On putting in the hours with his craft: “I get up probably 8 o’clock, I go right to the studio by 8:30 or 9 and I work pretty much straight through until 4 or 5 in the afternoon. Then I exercise and make dinner, and then I get back into the studio probably around 7 or 8 and work until midnight. I do that five days a week and then I work a little bit on the weekends, too.”

“Every time I sell a painting part of me says, “That’s the last painting you’re ever going to sell.”

How even at mid-career, success always feels like something that you have to fight for, “I’ve sold a lot of work but every time I sell a painting part of me says, “That’s the last painting you’re ever going to sell.” That’s maybe a depressing way to think about it, but it also keeps me motivated in the studio. That the next thing I do has got to be really good because I’ve got to prove myself again.”

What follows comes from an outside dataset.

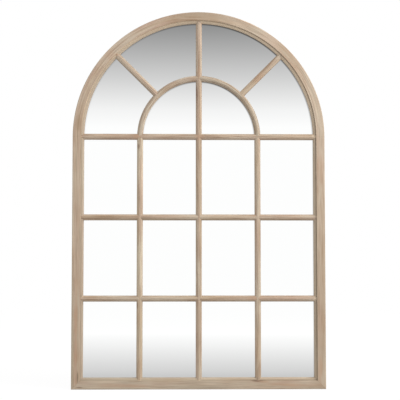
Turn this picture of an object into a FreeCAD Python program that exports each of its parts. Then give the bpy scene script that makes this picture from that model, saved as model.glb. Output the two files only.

“With my career it’s feast or famine.”

How oftentimes, success in creative work is a process of falling forward, not a grand plan that allows you to feel safe and comfortable, “With my career it’s feast or famine. I never just had steady sales where I just finish a painting and it sells and I get a regular paycheck. Often I’ll have a show every two years and those will do very well and I’ll get a large amount of money from that commission. But then that might have to last me for another year before there’s another sale or another . . . who knows how long? So there’s that uncertainty in terms of planning how you’re going to manage your life. You get a big check and you think, “Well I’m going to buy all the stuff that I need for the house, new furniture and what not.” Then you have to think, “Well yeah, but who knows how long this is going to last?” So even when you’re flush you have to live like you’re not. It’s taken care of itself for the last 15 years. And it’s gotten very close to the bone. There’s been plenty of times where I think, “Well, I think I’m gonna have to figure something else out.” And then some miraculous sale comes through and I get to keep going for a little bit longer. I wish I could make it sound more like it’s all part of some grand plan, but I’ve really just been kind of limping along and it’s been working so far.”